Morality, properly understood, must involve the right concept of human nature. The essential nature of man is that of a ‘rational animal’. Man is an animal who possesses the power of reason. Reason or intellect distinguishes man from the lower animals.
The possession of reason entails the faculty of free will, which can obviously be abused. However, a being that possess free will is of
much greater dignity than beings that do not, such as rocks and snakes.
Consequently, though, man must choose what is good for his nature. Man has a hierarchy of needs. The lowest level of needs pertain to body’s requirements for food, water, shelter, and so on. At higher levels, there are needs for living in community, friendship, etc.

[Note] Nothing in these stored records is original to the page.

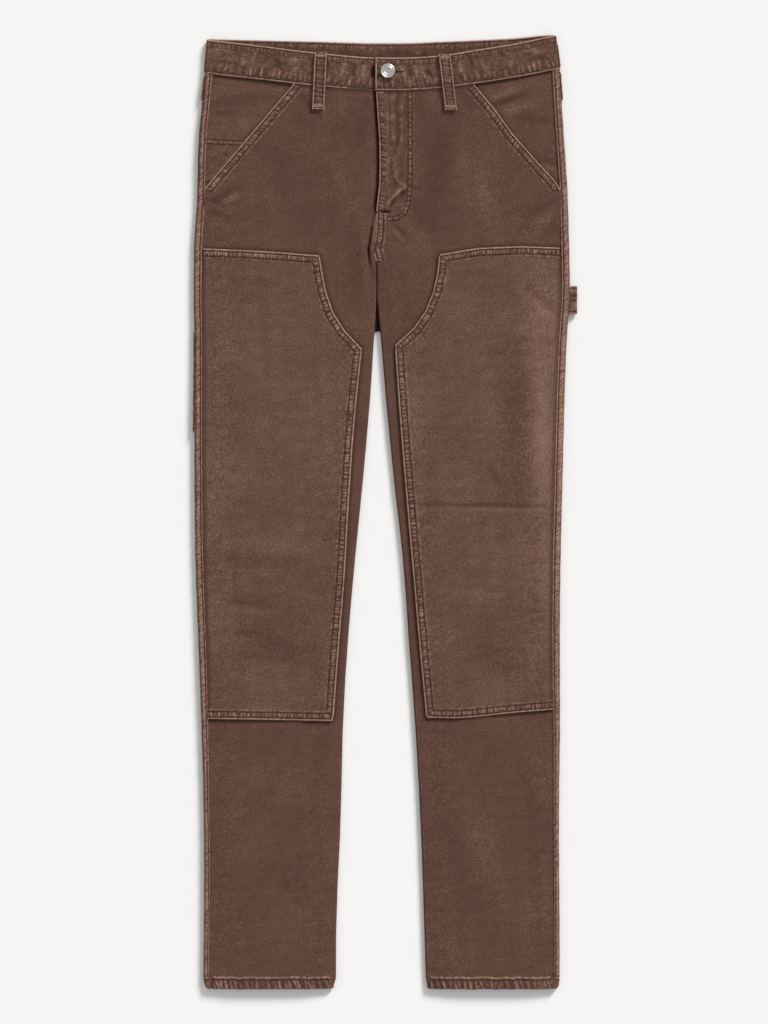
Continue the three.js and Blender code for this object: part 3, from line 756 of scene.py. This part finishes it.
def front_shell(side, solids, knee_edge, fly_edge):
    """The front from the side seam or pocket mouth to the centre, and round the inner edge of the leg."""
    sign = SIDES[side]
    solid = solids[f"front_{side}"]
    up = np.broadcast_to(PANEL_ROWS, (len(PANEL_ROWS), PANEL_SHARES.shape[1]))
    for _ in range(5):
        outer = solid.x_edge(np.minimum(up, OUTER_SIDE_TOP), sign) + sign * 1.2 * (up < MOUTH_BOTTOM)
        inner = solid.x_edge(np.minimum(up, INNER_SIDE_TOP), -sign) + sign * INSEAM_ROLL
        x = mix(outer, inner, PANEL_SHARES)
        up = sloped(PANEL_ROWS, front_seam(x) + 1.5)
    from_corner = np.clip(1 - np.abs(x - outer) / HEM_CORNER, 0, 1)
    corner = HEM_CORNER * (1 - np.sqrt(1 - from_corner ** 2))
    up = np.maximum(up, corner * (up < 6))
    inside_x = between(x, outer - sign * 1.7, inner)
    inside_up = between(up, 0.3, front_seam(x) - 0.8)
    top = smoothed(smoothed(solid.top(inside_x, inside_up), 14, 0), 8, 1)
    away = np.minimum(1, np.abs(x - outer) / 10)
    creases = crease_height(FRONT_CREASES, x, up) * away
    tone = cloth_tone(x, up) - 0.03
    if side == "left":
        creases = creases + crease_height(FLY_CREASES, x + FLY_FOLD_SHIFT, up)
        tone = tone + 0.1 * small_waves(x * 1.6, up) * bell(x - 10, 22) * ease(up, 870, 900)
    else:
        # Painted shadow in the gap beside the fly's edge, where the cloth also dips
        gap = bell(x - np.interp(up, fly_edge[:, 1], fly_edge[:, 0]) + 1.2, 2.0) * ease(up, 872, 890)
        creases = creases - 1.5 * gap
        tone = tone - 2.2 * gap
    # Painted shade: the tone follows the creases, lighter on ridges and darker in troughs, darker in the
    # groove beside the knee overlay, and darker just under the waistband's edge
    groove = bell(distance_to(knee_edge, x, up), 2.6)
    tone = tone + 0.3 * creases - 0.45 * groove - 0.5 * bell(front_seam(x) - 1.4 - up, 1.5)
    top = top + creases - 0.35 * groove + cloth_relief(x, up) * away

    # round the inner edge of the leg, down to where the back meets it
    curl = 1 - ease(up[:, -1:], 792, FRONT_CROTCH + 6)
    edge_x, roll, rise = turned_edge(inner[:, -1:] - sign * INSEAM_ROLL, sign, curl, 9)
    low = (EDGE_HEIGHT + 0.1) / 2
    edge_z = top[:, -1:] - (top[:, -1:] - low) * rise - (1 - curl) * 0.8 * roll ** 3
    x = np.concatenate([x, edge_x], 1)
    z = np.concatenate([top, edge_z], 1)
    up = np.concatenate([up, np.broadcast_to(up[:, -1:], edge_x.shape)], 1)
    # Painted shade: the tone darkens as the cloth rolls under at the inner edge
    tone = np.concatenate([tone, np.broadcast_to(tone[:, -1:], edge_x.shape) - 0.3 * roll ** 2], 1)
    return Patch.grid(grid_of(x, up, z), tone)


J_STITCHING = [
    [25.8, 1012], [26, 980], [26, 950], [25.8, 920], [25.2, 902],
    [24, 889], [20.6, 878.5], [16.4, 874], [10, 872.6], [2.5, 872.4],
]


def hem_band(solid, ground, seed):
    low_x, high_x = solid.x_edge(6, -1) + 0.4, solid.x_edge(6, 1) - 0.4
    x = np.linspace(low_x, high_x, 160)
    from_end = np.minimum(x - low_x, high_x - x)
    rise = 1.4 * bell(from_end, 2.0)
    path = np.stack([x, 0.5 + rise + 0.25 * small_waves(x * 0.7, 0 * x)], 1)
    return band(path, ground, HEM_BAND, seed, spacing=5.4, slant=0.3, rows=(9.95,), bars=0.6, shade=1.0)


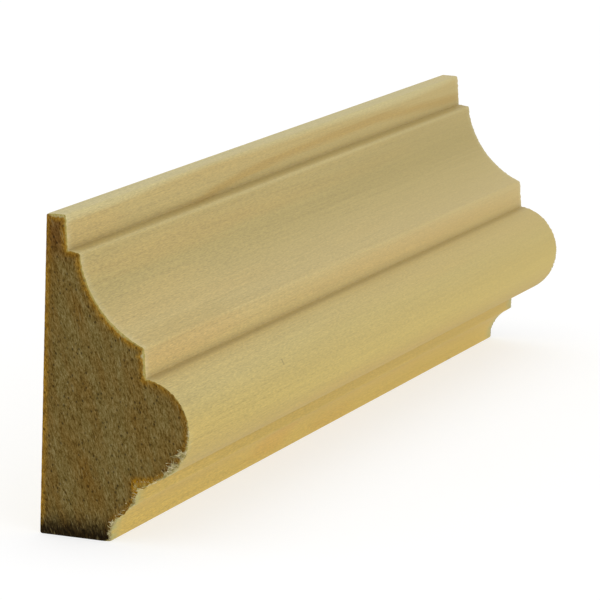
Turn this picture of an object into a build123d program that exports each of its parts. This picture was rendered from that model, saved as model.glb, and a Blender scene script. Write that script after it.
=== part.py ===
from build123d import *
import os
from math import radians, sqrt, tan

# A short length of base cap moulding: one piece of wood, moulded on its front and sawn at both ends.
# X runs along the wood. The flat back faces +Y, the moulded face looks towards -Y, and it stands on its foot.
# The origin is the middle of the space that it fills, at floor level.

# The stock
length = 127.0
height = 34.9
thickness = 17.0            # flat back to the nose of the bead

# The top edge and the narrow fillet below it
top_edge = 2.2              # thickness of the wood at its top
top_fillet = 3.8            # height of that fillet
face_lean = 5.0             # degrees that each upright fillet leans out towards its foot

# The ledge, and the cove that starts from its lip
ledge = 1.45                # depth of the ledge
ledge_slope = 6.0           # degrees that the ledge falls to the front
lip = 0.95                  # height of the ledge's front edge
cove_radius = 12.0

# The bead, with the fillet that stands on it
bead_radius = 5.7
bead_fillet = 3.3           # height of the fillet above the bead
fillet_step = 0.55          # foot of that fillet, in front of the bead's centre

# The neck below the bead, the shallow cove below that, and the foot
neck = 2.5                  # height of the neck
neck_step = 0.3             # neck, behind the bead's centre
foot_cove_rise = 3.2        # height of the lower cove
foot_cove_radius = 4.8
foot_height = 1.1
foot_depth = 8.3            # depth of the flat that it stands on

# The cutters leave each outer corner slightly eased
arris_radius = 0.25


def leaning_out(drop):
    """How far a leaning face comes forward over a drop in height."""
    return drop * tan(radians(face_lean))


def bead_height(step):
    """Height of the bead's round above or below its centre, a step in front of or behind that centre."""
    return sqrt(bead_radius**2 - step**2)


def section():
    """The moulded section, with depth measured out from the flat back and height up from the foot."""
    bead_depth = thickness - bead_radius
    neck_foot = foot_height + foot_cove_rise
    bead_centre = neck_foot + neck + bead_height(neck_step)

    ledge_back = (top_edge + leaning_out(top_fillet), height - top_fillet)
    ledge_front = (ledge_back[0] + ledge, ledge_back[1] - ledge * tan(radians(ledge_slope)))
    cove_top = (ledge_front[0] + leaning_out(lip), ledge_front[1] - lip)
    fillet_foot = (bead_depth + fillet_step, bead_centre + bead_height(fillet_step))
    cove_foot = (fillet_foot[0] - leaning_out(bead_fillet), fillet_foot[1] + bead_fillet)
    nose = (thickness, bead_centre)
    neck_depth = bead_depth - neck_step

    with BuildSketch() as face:
        with BuildLine():
            Polyline((0, 0), (0, height), (top_edge, height), ledge_back, ledge_front, cove_top)
            RadiusArc(cove_top, cove_foot, -cove_radius)
            Line(cove_foot, fillet_foot)
            ThreePointArc(fillet_foot, nose, (neck_depth, neck_foot + neck))
            Line((neck_depth, neck_foot + neck), (neck_depth, neck_foot))
            RadiusArc((neck_depth, neck_foot), (foot_depth, foot_height), -foot_cove_radius)
            Polyline((foot_depth, foot_height), (foot_depth, 0), (0, 0))
        make_face()
        outer_corners = [
            (0, 0),
            (0, height),
            (top_edge, height),
            ledge_front,
            cove_foot,
            (neck_depth, neck_foot),
            (foot_depth, 0),
        ]
        eased = [face.vertices().sort_by_distance((*corner, 0))[0] for corner in outer_corners]
        fillet(eased, radius=arris_radius)
    return face.sketch


def base_cap_moulding():
    """The section run along the wood, standing on its foot and centred on the origin."""
    across = Plane(origin=(-length / 2, thickness / 2, 0), x_dir=(0, -1, 0), z_dir=(-1, 0, 0))
    wood = extrude(across * section(), amount=-length)
    wood.label = "base_cap_moulding"
    return wood


os.makedirs("parts", exist_ok=True)
export_step(base_cap_moulding(), "parts/base_cap_moulding.step")
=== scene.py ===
import random
from math import atan2, ceil, cos, exp, hypot, pi, radians, sin, sqrt, tan

import bmesh
import bpy
from mathutils import Matrix, Vector, kdtree, noise


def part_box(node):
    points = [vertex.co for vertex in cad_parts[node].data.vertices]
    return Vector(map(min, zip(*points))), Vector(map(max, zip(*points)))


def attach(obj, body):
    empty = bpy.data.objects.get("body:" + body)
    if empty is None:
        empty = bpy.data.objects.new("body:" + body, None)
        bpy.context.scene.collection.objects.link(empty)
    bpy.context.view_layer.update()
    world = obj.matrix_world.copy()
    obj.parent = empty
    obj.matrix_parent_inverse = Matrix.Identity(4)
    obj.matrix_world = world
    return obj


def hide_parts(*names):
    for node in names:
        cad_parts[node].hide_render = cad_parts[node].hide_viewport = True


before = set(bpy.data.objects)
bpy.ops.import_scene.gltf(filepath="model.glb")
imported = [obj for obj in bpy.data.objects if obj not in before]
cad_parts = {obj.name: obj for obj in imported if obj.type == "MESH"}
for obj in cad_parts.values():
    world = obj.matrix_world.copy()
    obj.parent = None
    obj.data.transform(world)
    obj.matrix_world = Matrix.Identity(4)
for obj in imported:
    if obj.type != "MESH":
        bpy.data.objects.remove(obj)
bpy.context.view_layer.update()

# Lengths below are in millimetres. A finished mesh is scaled to metres once, by toMetres.
toMetres = 0.001
cadLow, cadHigh = (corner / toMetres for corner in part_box("base_cap_moulding"))
stock = {
    "length": cadHigh.x - cadLow.x,
    "thickness": cadHigh.y - cadLow.y,
    "height": cadHigh.z,
}
nearEnd = cadLow.x      # the sawn end that faces the camera
farEnd = cadHigh.x
backFace = cadHigh.y
print("frame loaded:", stock)


# camera and studio

camera = {
    "azimuth": 69.16,       # degrees, from +Y round to +X
    "elevation": 10.84,     # degrees that it looks down
    "roll": 1.83,
    "distance": 512.2,
    "aim": (0.0, 3.62, 15.37),
    "lens": 256.0,          # a long lens: the far end is only a fifth smaller than the near one
    "clipStart": 0.01,      # in metres
}

studio = {
    "domeLight": 0.92,      # an even white room, so the wood shows at about its own colour
    "keyPower": 0.40,       # watts, one wide soft box low in front
    "keySize": 420.0,
    "keyPlace": (-330.0, -480.0, 150.0),
    "floorSize": 3000.0,
    "floorColour": "#e4e4e4",
    "floorGlow": 0.33,      # the table glows with light of its own: it fills the hollows under the bead, and its shadow stays
    "floorWhite": 0.45,     # how far the camera sees the table as plain white
}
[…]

Furthermore, all men desire happiness. We often disagree, though, as to in what happiness consists. Some think happiness consists in a life of sense pleasure, others wealth, or power, or virtue, and so on. However, the unchangeable laws of man’s nature determine that in which genuine happiness actually consists. A life spent pursuing wealth, for instance, cannot make a person happy.
By means of free will, we make particular choices concerning those goods that will contribute to our happiness. We can choose what is only
apparently good instead of what is
objectively good for our human nature. For instance, a person may choose to snort crack cocaine. However, he has not chosen what is objectively good. Indulging in the pleasures of crack cocaine will not contribute to genuine happiness.
An act that is not objectively good for our nature is immoral, while an act that is objectively good for us, is a moral act. When we freely choose what is immoral, such as adultery, we incur moral guilt.
The moral laws revealed by God are not arbitrary laws, as if He could have revealed a very different set of laws. The Divine moral law is based exclusively on the
requirements of human nature.
Objective moral law is contained in Scripture. It also exists in human nature itself. Man can discover this natural moral law by reflecting on his own nature: “
For when the Gentiles who do not have the Law by nature observe the prescriptions of the Law, they are a law for themselves even though they do not have the Law. They show that the demands of the Law are written in their hearts;*
Romans*
2:14-15”
Also, here is an example of a reference to the natural moral law by the ancient Greek tragedian, Sophocles:
"Nor do I deem
Your ordinance of so much binding force,
As that a mortal man could overbear
The unchangeable unwritten code of Heaven;
This is not of today or of yesterday,
But lives forever, having origin
Whence no man knows: whose sanctions I were loath
In Heaven’s sight to provoke, fearing the will
of any man. —Antigone*,* II; 441 B.C.